> DATA:
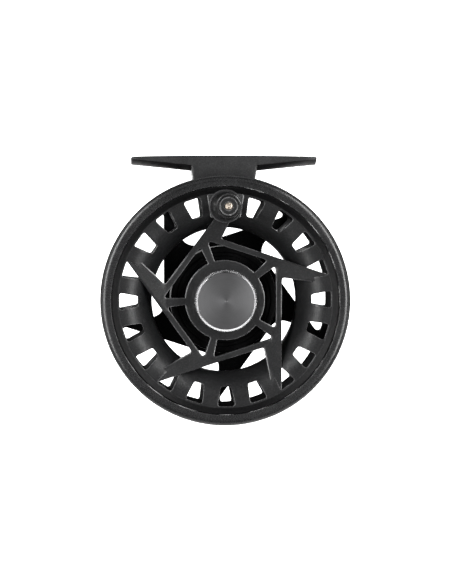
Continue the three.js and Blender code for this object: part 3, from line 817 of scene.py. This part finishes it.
def spool_face():
    thick, bevel = SPIDER["thick"], SPIDER["bevel"]
    bm = plate("face", face_outlines(), 0, thick, bevel, 1)
    grid_cut(bm, 38, 1.9)
    for v in bm.verts:
        near, far = face_depth(math.hypot(v.co.x, v.co.z))
        here = v.co.y
        if here <= bevel:
            v.co.y = near + here
        elif here >= thick - bevel:
            v.co.y = far - (thick - here)
        else:
            share = (here - bevel) / (thick - 2 * bevel)
            v.co.y = near + bevel + share * (far - near - 2 * bevel)
    mark_edges(bm)
    to_place(bm)
    return mesh_from(bm, "face")


def hub_mesh():
    bore, outer, front, rear = 9.15, SPIDER["hub"] - 0.02, 5.3, 12
    corners = [(bore, front), (outer, front), (outer, rear, 0.3), (bore, rear, 0.2)]
    return lathe("hub", fillet(corners, 0, 4), 160)


def boss_mesh():
    """The round boss under the handle, and the raised pad that it stands on."""
    corners = [(0, 0.4, 0), (5.45, 0.4, 0.2), (5.8, 0.75, 0.3), (5.8, 3.0, 0), (0, 3.0, 0)]
    boss = lathe("boss", fillet(corners, 0, 5), 96, (0, HANDLE_RADIUS))
    # The boss's chamfers take the painted highlight.
    mark_where(boss, 1, lambda radius, normal: is_chamfer(normal))
    pad = fillet([(-5.2, 28.3, 0.9), (-6.5, 36.6, 0.8), (6.5, 36.6, 0.8), (5.2, 28.3, 0.9)], 0.8, 6)
    bm = plate("pad", [pad], SPOOL["face"] - 0.75, SPOOL["face"] + 1.3, 0.4, 1)
    mark_edges(bm)
    to_place(bm)
    return join("boss", [boss, mesh_from(bm, "pad")])


def build_spool():
    mesh = join("spool_casting", [spool_shell(), spool_face(), hub_mesh(), boss_mesh()])
    # Index 1 carries the painted highlight on chamfers, 2 the painted shade on window walls, and 3 the painted shade
    # on the lip band.
    coats = [EDGE_HIGHLIGHT_COAT, COVER_SHADE_COAT, LIP_SHADE_COAT]
    finish_mesh("spool_casting", mesh, SPOOL_COAT, "spool", ["spool"], angle=34, others=coats)


# ---- Handle ----

def handle_lathe(name, corners):
    """Turns (radius, height above the boss, corner radius) rows about the handle's own axis."""
    base = depth_of("handle_post", 1)
    return lathe(name, [(p.x, base - p.y) for p in fillet(corners, 0, 5)], 96, (0, HANDLE_RADIUS))


def build_handle():
    knob = [
        (4.3, 0.45, 0.15), (4.75, 0.8, 0.3), (4.78, 2.3, 0.7), (4.3, 4.9, 2.5), (3.85, 9.0, 6), (3.88, 13.0, 6),
        (4.12, 16.6, 2.5), (4.15, 18.4, 0.5), (3.75, 19.15, 0.35), (3.5, 19.1, 0.12), (3.46, 18.3, 0),
        (3.3, 18.3, 0), (3.3, 0.45, 0),
    ]
    finish_mesh("handle_grip", handle_lathe("handle_grip", knob), KNOB_COAT, "handle", ["handle_knob"])
    post = [
        (1.15, 0.0, 0), (3.2, 0.0, 0), (3.2, 18.72, 0.12), (3.0, 18.72, 0.12), (2.8, 18.45, 0.1),
        (1.62, 18.4, 0.1), (1.3, 17.9, 0.1), (1.15, 17.9, 0),
    ]
    # The post's chamfer takes the painted highlight.
    core = mark_where(handle_lathe("handle_core", post), 1, lambda radius, normal: is_chamfer(normal))
    finish_mesh("handle_core", core, CORE_COAT, "spool", ["handle_post"], others=[POST_EDGE_HIGHLIGHT])
    washer = [(3.1, 0.0, 0), (4.15, 0.0, 0.08), (4.15, 0.33, 0.08), (3.1, 0.33, 0)]
    base = handle_lathe("handle_base_washer", washer)
    finish_mesh("handle_base_washer", base, SLOT_LOOKS["steel"], "spool", ["handle_washer"])

    # The screw's head has a cross cut in it, deepest at its middle.
    top = depth_of("handle_screw", 0)
    head, cut_half, cut_reach, sink = 1.24, 0.19, 0.95, 0.6
    steps, rows = 36, 12
    centre = (0, HANDLE_RADIUS)
    bm = bmesh.new()
    grid = []
    for i in range(rows + 1):
        radius = head * i / rows
        dome = 0.22 * (radius / head) ** 2 + (0.35 if i == rows else 0)
        ring = []
        for p, turned in zip(circle(radius, steps, 45), circle(radius, steps)):
            cut = min(abs(turned.x), abs(turned.y)) < cut_half and radius < cut_reach
            depth = top + dome + (sink * (1 - radius / 1.3) if cut else 0)
            ring += ring_at(bm, [p], depth, centre)
        grid.append(ring)
    base = ring_at(bm, circle(head * 0.8, steps, 45), top + 1.3, centre)
    grid.append(base)
    loft(bm, grid)
    bm.faces.new(base)
    bmesh.ops.dissolve_degenerate(bm, dist=1e-7, edges=bm.edges)
    screw = mesh_from(bm, "handle_screw_head")
    finish_mesh("handle_screw_head", screw, SLOT_LOOKS["brass"], "spool", ["handle_screw"], 45)


# ---- Cap ----

def build_cap():
    """The spool cap: a knurled drum with a polished bevel round a fine-turned face."""
    front, rear = depth_of("spool_cap", 0), CAP["rear"]
    outer = radius_of("spool_cap") + CAP["grow"]
    waves = (0.0, 0.6, 1.0, 0.6)  # shares of the groove's depth, over one ridge
    segments = CAP["ridges"] * len(waves)
    profile = [  # radius, depth and whether the ring is knurled
        (outer - 0.3, rear, False), (outer, rear - 0.35, True), (outer, front + 0.95, True),
        (outer - 0.05, front + 0.72, True), (outer - 0.14, front + 0.62, True), (outer - 0.3, front + 0.48, False),
        (outer - 0.84, front + 0.05, False), (outer - 0.92, front, False), (outer - 1.0, front + 0.16, False),
    ]
    bm = bmesh.new()
    rings = []
    for radius, depth, knurled in profile:
        ring = []
        for k in range(segments):
            wave = waves[k % len(waves)] if knurled else 0.35
            ring += ring_at(bm, [polar(radius - CAP["groove"] * wave, 360 * k / segments)], depth)
        rings.append(ring)
    loft(bm, rings)
    bm.faces.new(rings[0])
    bm.faces.new(rings[-1])
    drum = mesh_from(bm, "drum")
    stem = lathe("stem", [(0, 4.0), (2.4, 4.0), (2.4, rear), (1.5, rear), (1.5, 12.0), (0, 12.0)], 48)
    finish_mesh("spool_cap_drum", join("spool_cap_drum", [drum, stem]), CAP_RIM, "cap", ["spool_cap"])
    face = [
        (0, front + 0.1, 0), (0.3, front + 0.12, 0.05), (0.42, front + 0.03, 0.05),
        (outer - 1.1, front + 0.03, 0.05), (outer - 1.02, front + 0.18, 0), (0, front + 0.18, 0),
    ]
    finish_mesh("spool_cap_face", lathe("spool_cap_face", fillet(face, 0, 3), 192), CAP_FACE, "cap", [])


# ---- Drag cover and knob ----

def build_drag():
    face, bead = COVER["face"], COVER["bead"]
    rings = [(6.9, face, 0)]
    for radius in COVER["beads"]:
        rings += [(radius, face, 0.1), (radius + 0.3, bead, 0.1), (radius + 1.2, bead, 0.1), (radius + 1.5, face, 0.1)]
    outer = radius_of("drag_cover")
    rings += [(outer - 0.4, face, 0.3), (outer, 12.9, 0.2), (outer, 14.1), (16.3, 14.1), (16.3, 14.7),
              (8.4, 14.7), (8.4, 13.4), (6.9, 13.4)]
    cover = lathe("drag_cover_rings", fillet(rings, 0, 3), 160)
    # The drag cover takes the painted shade of the deep inside.
    finish_mesh("drag_cover_rings", cover, COVER_SHADE_COAT, "frame", ["drag_cover"])
    cup = [(16.5, 14.3, 0.2), (18.5, 14.3, 0.2), (18.5, 28.0), (12.6, 28.0), (12.6, 25.8), (16.5, 25.8)]
    # The drag cup takes the painted shade of the deep inside.
    finish_mesh("drag_cup", lathe("drag_cup", fillet(cup, 0, 4), 160), COVER_SHADE_COAT, "frame", ["drag_housing"])


def build_drag_knob():
    """The knob at the back, with a scalloped grip."""
    front, rear = depth_of("drag_knob", 0), depth_of("drag_knob", 1)
    outer, inside, lobes = KNOB["outer"], KNOB["front"], KNOB["lobes"]
    segments = lobes * 24
    profile = [  # radius, depth and share of the scallops
        (12.0, inside, 0), (12.0, front + 0.3, 0), (12.3, front, 0), (outer - 1.2, front, 0),
        (outer - 0.9, front + 0.25, 0), (outer - 0.9, front + 0.95, 0), (outer - 0.3, front + 1.15, 1),
        (outer, front + 1.6, 1), (outer, rear - 1.7, 1), (outer - 0.25, rear - 1.0, 1),
        (outer - 0.9, rear - 0.45, 0.8), (outer - 1.7, rear - 0.1, 0.4), (outer - 2.6, rear, 0),
        (11.4, rear, 0), (11.2, rear - 0.3, 0), (10.4, rear - 0.35, 0), (10.2, rear - 0.05, 0),
        (4.3, rear - 0.05, 0), (3.8, rear - 0.5, 0), (3.8, rear - 2.1, 0), (1.7, rear - 2.1, 0), (1.7, inside, 0),
    ]
    bm = bmesh.new()
    rings = []
    for radius, depth, share in profile:
        ring = []
        for k in range(segments):
            degrees = 360 * k / segments
            wave = 0.5 - 0.5 * math.cos(math.radians(lobes * degrees))
            ring += ring_at(bm, [polar(radius - KNOB["scoop"] * share * wave ** 0.8, degrees)], depth)
        rings.append(ring)
    loft(bm, rings, closed=True)
    finish_mesh("drag_knob_grip", mesh_from(bm, "drag_knob_grip"), GRIP_COAT, "drag_knob", ["drag_knob"])


build_frame()
build_foot()
build_spool()
build_handle()
build_cap()
build_drag()
build_drag_knob()


# ---- Camera, floor and lights ----

def build_stage():
    """A pale floor that sweeps up behind the reel into a backdrop. Its lengths are in metres."""
    front_y, floor_z, back_y, bend = -0.05, -0.30, 0.75, 0.2
    half_width, high_z, steps = 2.2, 2.2, 16
    bm = bmesh.new()
    path = [(front_y, floor_z)]
    for a in [math.pi / 2 * k / steps for k in range(steps + 1)]:
        path.append((back_y - bend + bend * math.sin(a), floor_z + bend - bend * math.cos(a)))
    path.append((back_y, high_z))
    rows = [[bm.verts.new((x, y, z)) for x in (-half_width, half_width)] for y, z in path]
    for a, b in zip(rows, rows[1:]):
        bm.faces.new((a[0], a[1], b[1], b[0]))
    mesh = mesh_from(bm, "stage_sweep")
    for polygon in mesh.polygons:
        polygon.use_smooth = True
    s = Shader("stage_paper")
    tone = s.mix(s.spread(s.noise(6, 2), 0, 1), (0.97, 0.97, 0.97), (1.0, 1.0, 1.0))
    across = s.node("ShaderNodeVectorMath", {"Vector": s.coordinates}, operation="LENGTH").outputs["Value"]
    glow = s.spread(across, 1.0, 0.0, 0.82, 0.92)
    s.set(Base_Color=tone, Roughness=0.9, Emission_Color=(1.0, 1.0, 1.0), Emission_Strength=glow)
    mesh.materials.append(s.material)
    sweep = bpy.data.objects.new("stage_sweep", mesh)
    bpy.context.scene.collection.objects.link(sweep)


def area_light(name, offset, width, height, power):
    """A lamp at an offset in metres from the reel's middle, facing it."""
    light = bpy.data.lights.new(name, "AREA")
    light.shape = "RECTANGLE"
    light.size, light.size_y = width, height
    light.energy = power
    thing = bpy.data.objects.new(name, light)
    thing.location = CENTRE + Vector(offset)
    thing.rotation_euler = (CENTRE - thing.location).to_track_quat("-Z", "Y").to_euler()
    thing.visible_camera = False
    bpy.context.scene.collection.objects.link(thing)


CENTRE = place(0, 8, 0)
build_stage()
for lamp in [  # name, offset, width and height in metres, power in watts
    ("panel_front", (0.1, -1.2, -0.24), 1.3, 1.2, 1.9),
    ("panel_high", (0, -0.75, 0.7), 0.9, 0.5, 0.6),
    ("softbox_left", (-0.64, -0.7, 0.14), 0.2, 1.2, 10.5),
    ("softbox_right", (0.64, -0.7, 0.18), 0.2, 1.2, 11),
    ("strip_left", (-0.86, -0.2, 0.22), 0.2, 1.3, 1.5),
    ("strip_right", (0.86, -0.2, 0.22), 0.2, 1.3, 1.5),
    ("back_left", (-0.42, 0.56, 0.3), 0.4, 0.4, 3.0),
    ("back_right", (0.42, 0.56, 0.3), 0.4, 0.4, 3.0),
    ("strip_low", (0, -0.06, -0.26), 0.7, 0.1, 0.3),
    ("strip_high", (0, -0.05, 0.7), 0.8, 0.12, 0.4),
]:
    area_light(*lamp)

world = bpy.data.worlds.new("studio")
world.use_nodes = True
background = world.node_tree.nodes["Background"]
background.inputs["Color"].default_value = (0.75, 0.76, 0.78, 1)
background.inputs["Strength"].default_value = 0.008
bpy.context.scene.world = world
bpy.context.scene.view_settings.view_transform = "Standard"

# The camera stands a little to the left of the reel's axis and a little above it.
VIEW_HEIGHT = 200.0  # how much the picture shows from top to bottom, in the plane of the ring's face
AIM = (0.0685, 3.0137)  # what the picture's middle shows, to the right of the axis and above it, in that plane
DISTANCE, LEFT, ABOVE = 800.0, 43.8, 33.0
SENSOR = 24
camera_data = bpy.data.cameras.new("camera")
camera = bpy.data.objects.new("camera", camera_data)
bpy.context.scene.collection.objects.link(camera)
eye = place(-LEFT, -DISTANCE, ABOVE)
target = place(AIM[0], 0, AIM[1])
camera.location = eye
camera.rotation_euler = (target - eye).to_track_quat("-Z", "Y").to_euler()
camera_data.sensor_fit = "VERTICAL"
camera_data.sensor_height = SENSOR
camera_data.lens = SENSOR * (target - eye).length / MM / VIEW_HEIGHT
camera_data.clip_start = 0.01
bpy.context.scene.camera = camera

> SHORT PROBLEM: Working from the listing above, pick out every line that has "scene" and copy it.

> WRITTEN RESPONSE:
Continue the three.js and Blender code for this object: part 3, from line 817 of scene.py. This part finishes it.
    bpy.context.scene.collection.objects.link(sweep)
    bpy.context.scene.collection.objects.link(thing)
bpy.context.scene.world = world
bpy.context.scene.view_settings.view_transform = "Standard"
bpy.context.scene.collection.objects.link(camera)
bpy.context.scene.camera = camera